Not as much as you might think. The National Weather Service generates some seasonal forecasts, but the agency honestly doesn’t have a lot of traction with American farmers. This is partly because major agribusinesses here in the US, as well as in other wealthy countries, have such elaborate irrigation systems and insurance subsidies that they’re somewhat insulated from the variability of climate.
Do you see international support for this kind of work gaining momentum?
Oh, absolutely. Global warming is a driving force behind it. Outside the United States, where discussion about climate change has not been warped by politics, there is little debate about whether global warming is real. Everybody sees it’s real. Farmers can see the effects it’s having. They know that they’re experiencing increasing temperatures and thus more severe droughts, and more powerful storms than their parents and grandparents saw. And city dwellers recognize that they’re becoming more vulnerable to floods and water shortages and deadly heat waves. Just in the last few years, we’ve seen more and more countries willing to invest in climate forecasting systems, as the need to adapt to climate change takes on greater urgency.

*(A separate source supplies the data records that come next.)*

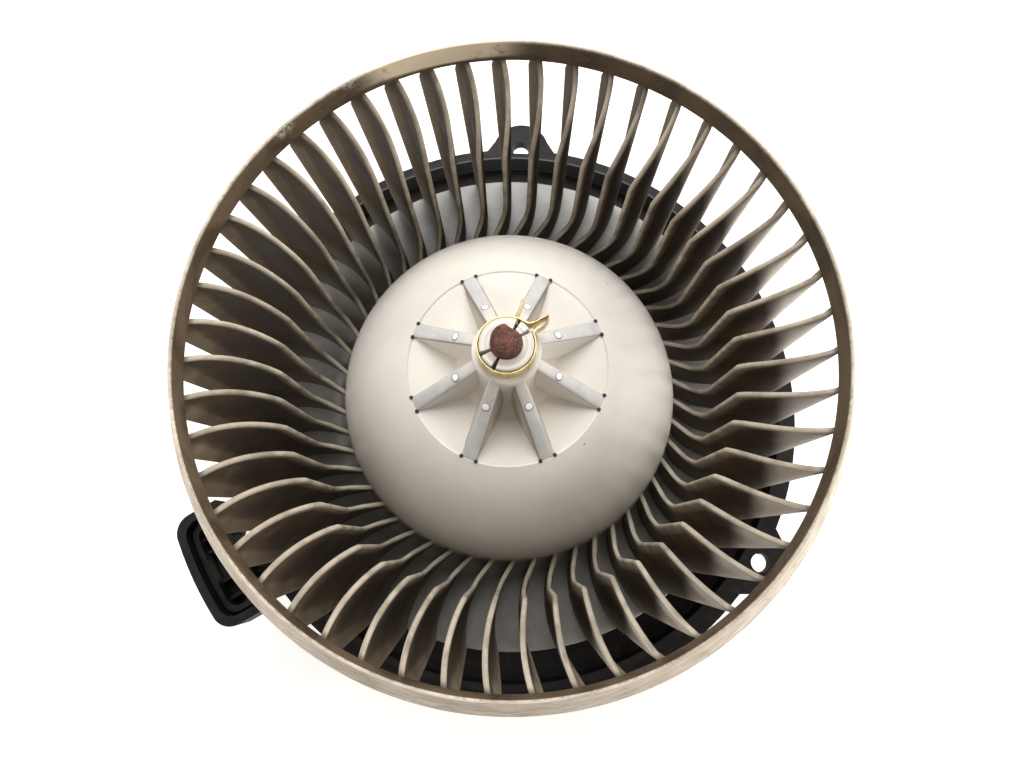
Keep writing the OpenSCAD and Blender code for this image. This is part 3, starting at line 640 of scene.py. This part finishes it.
def blade_plan(samples=400):
    """Plan curve of a blade: its length, radius and place, from the dome out to the lip's end."""
    centre, radius, bend = (66.6, -0.9 + 32.5), 32.5, 1.6
    first = math.asin((46.5 - centre[0]) / radius)
    last = math.asin((74.9 - centre[0]) / radius)
    web = radius * (last - first)
    lip_dir = math.radians(38.0)
    turn = bend * (lip_dir - last)
    out = []
    for s in np.linspace(0.0, web + turn + 6.5, samples):
        if s <= web:
            t = first + s / radius
            p = (centre[0] + radius * math.sin(t), centre[1] - radius * math.cos(t))
            heading = t
        else:
            start = (centre[0] + radius * math.sin(last), centre[1] - radius * math.cos(last))
            d = min(s - web, turn)
            heading = last + d / bend
            p = (start[0] + bend * (math.sin(heading) - math.sin(last)),
                 start[1] - bend * (math.cos(heading) - math.cos(last)))
            rest = max(0.0, s - web - turn)
            p = (p[0] + rest * math.cos(heading), p[1] + rest * math.sin(heading))
        out.append((s, math.hypot(*p), p[0], p[1], heading))
    return np.array(out), web


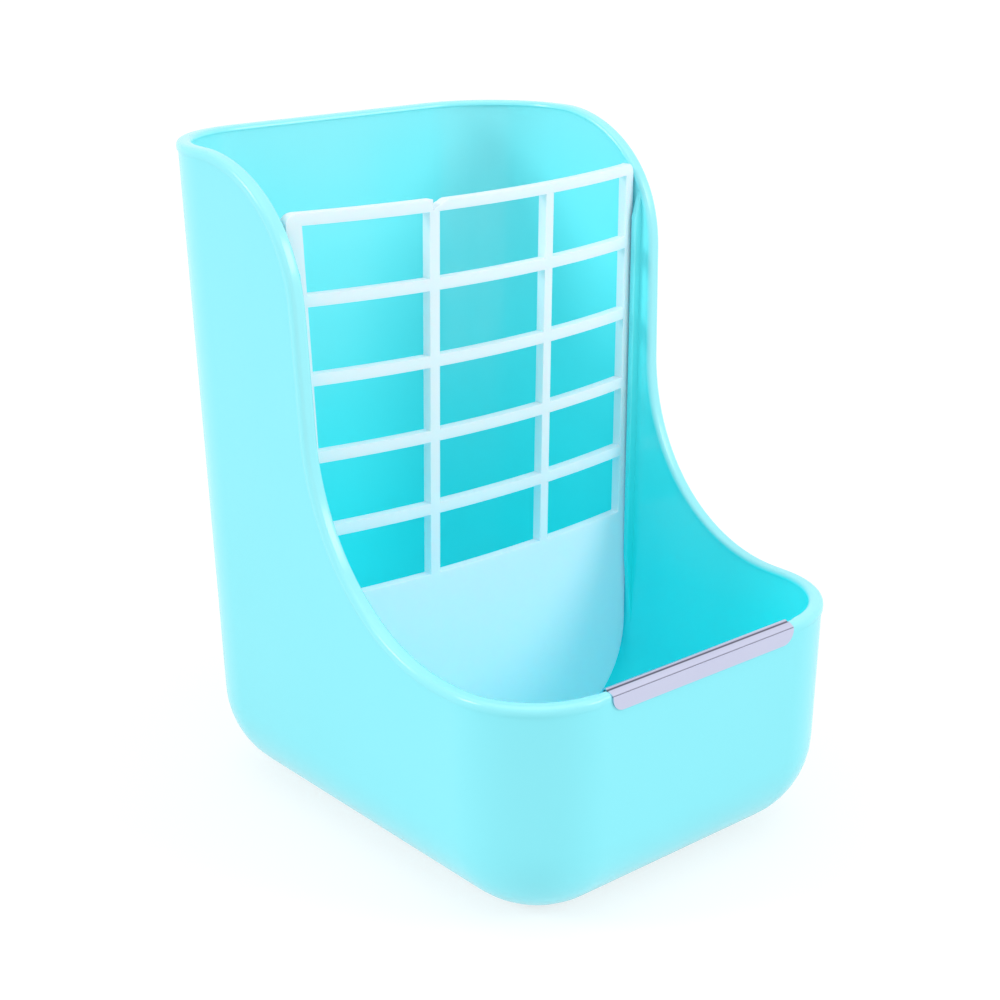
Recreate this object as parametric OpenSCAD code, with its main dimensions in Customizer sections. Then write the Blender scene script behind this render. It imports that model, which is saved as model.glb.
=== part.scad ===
// Hay feeder box: a hay rack behind a lift-out grid, over a food bowl, for a small animal's cage.
// Millimetres. Z is up, the bowl is at -Y, and the origin is the middle of the footprint on the ground.

/* [Box] */
// Height at the back wall
box_h = 180; // [160:1:210]
// Outside width of the side walls, carried down to the ground
foot_w = 115; // [105:1:140]
// Outside depth of the end walls, carried down to the ground
foot_d = 149; // [135:1:180]
// Lean of each side wall, in degrees
side_draft = 1.6; // [0.5:0.1:3]
// Lean of the front and back walls, in degrees
end_draft = 0.5; // [0:0.1:2]
// Thickness of the walls
wall = 3.2; // [2.4:0.1:3.8]
// Thickness of the floor
floor_t = 3.6; // [2.4:0.1:6]
// Corner radius at the back, in plan
back_r = 30; // [26:1:36]
// Corner radius at the front, in plan
front_r = 26; // [26:1:34]
// Outside radius between the walls and the floor
foot_r = 25; // [15:1:25]
// Width of the rounded lip along the rim
lip_w = 4; // [4:0.1:6]

/* [Side profile] */
// Height of the front rim, over the bowl
bowl_h = 64; // [52:1:76]
// Distance of the neck's middle behind the box's middle
neck_y = 5.2; // [0:0.1:10]
// Height of the neck's middle
neck_z = 129; // [122:1:136]
// Length of the neck's straight stretch
neck_l = 30; // [16:1:34]
// Forward lean of the neck towards its foot, in degrees
neck_lean = 2.1; // [0:0.1:6]
// Level stretch of rim between the back corner and the shoulder
shoulder_flat = 1; // [0.5:0.5:6]
// Reach of the shoulder's curve along the top
shoulder_pull = 17; // [8:1:24]
// Reach of the shoulder's curve up from the neck
shoulder_rise = 25; // [12:1:28]
// Reach of the sweep's curve down from the neck
sweep_drop = 27; // [14:1:30]
// Reach of the sweep's curve back from the bowl
sweep_pull = 28; // [14:1:32]
// Level stretch of rim between the sweep and the front corner
bowl_flat = 4.5; // [1:0.5:10]

/* [Hay grid] */
// Place of the grid's edges behind the box's middle, at the foot
grid_y = 10.8; // [8:0.1:14]
// Backward lean of the grid towards its top, in degrees
grid_lean = 1.4; // [0:0.1:3]
// Height of the grid's top edge
grid_top = 167.3; // [156:0.1:172]
// Thickness of the grid
grid_t = 3; // [2:0.1:4]
// Forward bow of the grid's middle along its top edge
grid_bow = 10; // [4:0.5:12]
// Forward bow of the grid's middle along its lower edge
grid_foot_bow = 1.5; // [0.5:0.5:3]
// Windows side by side
columns = 3; // [2:1:5]
// Windows one above another
rows = 5; // [3:1:6]
// Height of the plain sheet below the windows
sheet_top = 66.4; // [56:0.2:76]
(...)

What are the challenges of your work moving forward?
You’d think that in an age when weather satellites are continuously orbiting the earth we’d have all the data we need to produce climate forecasts for the entire planet, but that’s not the case. The problem is that in order to produce forecasts that are truly useful to people — that is, those that indicate how an upcoming season’s climate may compare to what people in the region are accustomed to — you also need historical climate data. This typically consists of many years of rain-gauge and temperature-sensor readings that have been digitized and uploaded into global databases. But in some developing countries, this data is incomplete or hasn’t been digitized yet. One of our big initiatives now is to work with African countries to fill in the gaps in their historical records so that we can generate better forecasts for them. In the future, we hope to provide the entire continent with monitoring and forecasts as detailed as those now available in Uruguay.